The puzzle problem involves correctly assembling all puzzle pieces to recreate the original picture. In our puzzle task, the original picture is rectangular and divided into N smaller rectangular pieces, each labeled based on its position in the picture. At the beginning, the puzzle pieces are randomly placed on the computer screen. While they can be moved, rotation is not allowed. When two neighboring pieces are correctly placed next to each other, they merge to form a larger piece and become inseparable. Solving the puzzle entails finding the unique configuration of these N pieces on the two-dimensional array. Our approach exclusively emphasizes the color factor during puzzle solving. The main objective is to comprehend the importance of human pattern recognition in puzzle solving and replicate the problem-solving strategies used by human puzzle solvers.

Related work

In 1964, Freeman and Gardner proposed the first jigsaw solver for apictorial 9 piece puzzles, focusing solely on the shape of the pieces [24]. Their method, called partial boundary curve matching, identifies critical points along the edges and calculates how well the pieces fit together. Radack and Badler also attempted puzzle solving using partial boundary curve matching with polar coordinates [25].

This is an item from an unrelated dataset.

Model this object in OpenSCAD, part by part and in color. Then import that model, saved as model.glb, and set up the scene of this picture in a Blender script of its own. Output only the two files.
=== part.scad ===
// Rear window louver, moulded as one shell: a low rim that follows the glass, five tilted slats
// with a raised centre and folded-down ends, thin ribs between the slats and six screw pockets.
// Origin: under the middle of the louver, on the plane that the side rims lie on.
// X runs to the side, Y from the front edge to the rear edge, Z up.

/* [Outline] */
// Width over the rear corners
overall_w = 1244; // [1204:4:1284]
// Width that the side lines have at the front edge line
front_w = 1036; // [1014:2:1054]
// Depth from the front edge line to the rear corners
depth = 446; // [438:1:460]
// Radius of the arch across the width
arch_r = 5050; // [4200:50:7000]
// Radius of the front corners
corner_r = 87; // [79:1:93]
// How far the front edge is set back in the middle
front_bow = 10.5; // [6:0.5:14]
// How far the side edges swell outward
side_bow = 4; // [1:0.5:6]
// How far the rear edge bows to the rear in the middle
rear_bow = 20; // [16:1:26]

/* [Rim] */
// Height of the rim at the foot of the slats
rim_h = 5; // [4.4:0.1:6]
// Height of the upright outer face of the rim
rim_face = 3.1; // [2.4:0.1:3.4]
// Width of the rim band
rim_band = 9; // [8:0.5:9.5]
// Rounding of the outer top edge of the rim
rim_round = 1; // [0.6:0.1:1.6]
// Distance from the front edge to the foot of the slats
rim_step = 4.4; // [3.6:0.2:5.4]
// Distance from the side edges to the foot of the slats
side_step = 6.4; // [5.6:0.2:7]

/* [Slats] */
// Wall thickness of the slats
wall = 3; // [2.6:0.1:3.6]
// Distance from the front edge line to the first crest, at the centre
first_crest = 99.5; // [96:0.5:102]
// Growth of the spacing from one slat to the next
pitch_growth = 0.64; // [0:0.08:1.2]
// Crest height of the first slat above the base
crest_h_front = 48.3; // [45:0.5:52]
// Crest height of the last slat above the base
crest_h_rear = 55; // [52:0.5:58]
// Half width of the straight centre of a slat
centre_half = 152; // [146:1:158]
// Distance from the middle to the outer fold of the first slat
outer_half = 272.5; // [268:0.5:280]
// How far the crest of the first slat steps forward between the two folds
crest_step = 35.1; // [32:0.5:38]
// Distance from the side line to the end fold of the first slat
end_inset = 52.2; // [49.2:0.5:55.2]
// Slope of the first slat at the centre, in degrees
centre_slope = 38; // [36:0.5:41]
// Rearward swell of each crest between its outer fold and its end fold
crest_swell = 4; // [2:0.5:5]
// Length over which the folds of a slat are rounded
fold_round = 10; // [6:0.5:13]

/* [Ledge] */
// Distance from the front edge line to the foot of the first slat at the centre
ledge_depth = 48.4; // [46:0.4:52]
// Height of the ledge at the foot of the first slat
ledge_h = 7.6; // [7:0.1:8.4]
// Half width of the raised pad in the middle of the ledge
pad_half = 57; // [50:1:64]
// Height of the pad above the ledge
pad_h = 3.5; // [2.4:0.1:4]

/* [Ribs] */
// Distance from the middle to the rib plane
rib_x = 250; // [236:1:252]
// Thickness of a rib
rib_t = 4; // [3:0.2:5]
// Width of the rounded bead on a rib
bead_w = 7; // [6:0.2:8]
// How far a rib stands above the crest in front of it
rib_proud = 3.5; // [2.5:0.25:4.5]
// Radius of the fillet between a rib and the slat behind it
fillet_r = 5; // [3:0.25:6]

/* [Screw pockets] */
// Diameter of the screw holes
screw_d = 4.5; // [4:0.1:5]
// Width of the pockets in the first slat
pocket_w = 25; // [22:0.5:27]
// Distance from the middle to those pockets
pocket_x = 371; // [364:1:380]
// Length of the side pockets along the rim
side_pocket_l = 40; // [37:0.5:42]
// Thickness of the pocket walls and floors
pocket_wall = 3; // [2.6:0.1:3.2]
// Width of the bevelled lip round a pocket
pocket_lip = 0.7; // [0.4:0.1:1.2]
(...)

Apart from curve matching methods, the image on puzzle pieces plays a significant role in puzzle solving, especially for human solvers. In 1994, Kosiba et al. developed the first algorithm that utilized both image and shape information of puzzle pieces to solve puzzles with up to 54 pieces [26]. Other authors have also proposed similar algorithms based on both shape and image, where they first assemble the frame pieces and then employ a greedy algorithm to fill in the interior [27, 28]. These algorithms can handle puzzles with several hundred pieces, but the reconstruction results are usually reported for only one or a few images.

There has been a growing interest in pictorial puzzles with pieces of rectangular shape [18, 29, 30]. In this case, a puzzle solver utilizes the pictorial information on the pieces to construct the original picture by correctly assembling all pieces. Such a solver typically consists of two main modules: a compatibility metric that uses a cost function to evaluate the likelihood of a given pair of pieces being neighbors in the original configuration, and an assembly algorithm that determines the placement of pieces according to the compatibility metric. Cho and coworkers discussed several interesting applications of the rectangular piece puzzle in image editing and synthesis.

Methods

In Sect. "A nucleation model of puzzle solving", we introduce a puzzle-solving nucleation model as a key component of our effort to create automated solvers that mimic human behavior. We examine its time complexity, a crucial aspect of our research. This model emulates the human approach of commencing with a piece and gradually expanding it during the puzzle-solving process. Moving to Sect. "Statistical analysis of edges", we delve into the attributes of puzzle pieces serving as nucleation sites. Our analysis draws on data from an empirical database, detailed in the Supplementary Information, encompassing 8 puzzle pictures displayed in Fig. 1. By combining insights from Sect. "A nucleation model of puzzle solving" and "Statistical analysis of edges", we present an automated puzzle solver in Sect. "Computer simulation algorithm", specifically crafted to replicate the general behaviors demonstrated by human solvers. Figure 2 illustrates the framework of this study.

Fig. 1
figure 1

Eight different pictures used to examine human perception of color patterns in puzzle solving. Among these pictures, two (pictures 1 and 2) are portraits, two (pictures 3 and 4) are buildings, two (pictures 5 and 6) are animals, and two (pictures 7 and 8) are cartoons

Fig. 2
figure 2

An outline of the framework for puzzle-solving utilizing knowledge-based automation

A nucleation model of puzzle solving

In a puzzle composed of N non-rotatable rectangular pieces, there exist N! potential arrangements when assigning each piece to a position. As a result, employing a brute force algorithm to solve the puzzle would demand O(N!) operations.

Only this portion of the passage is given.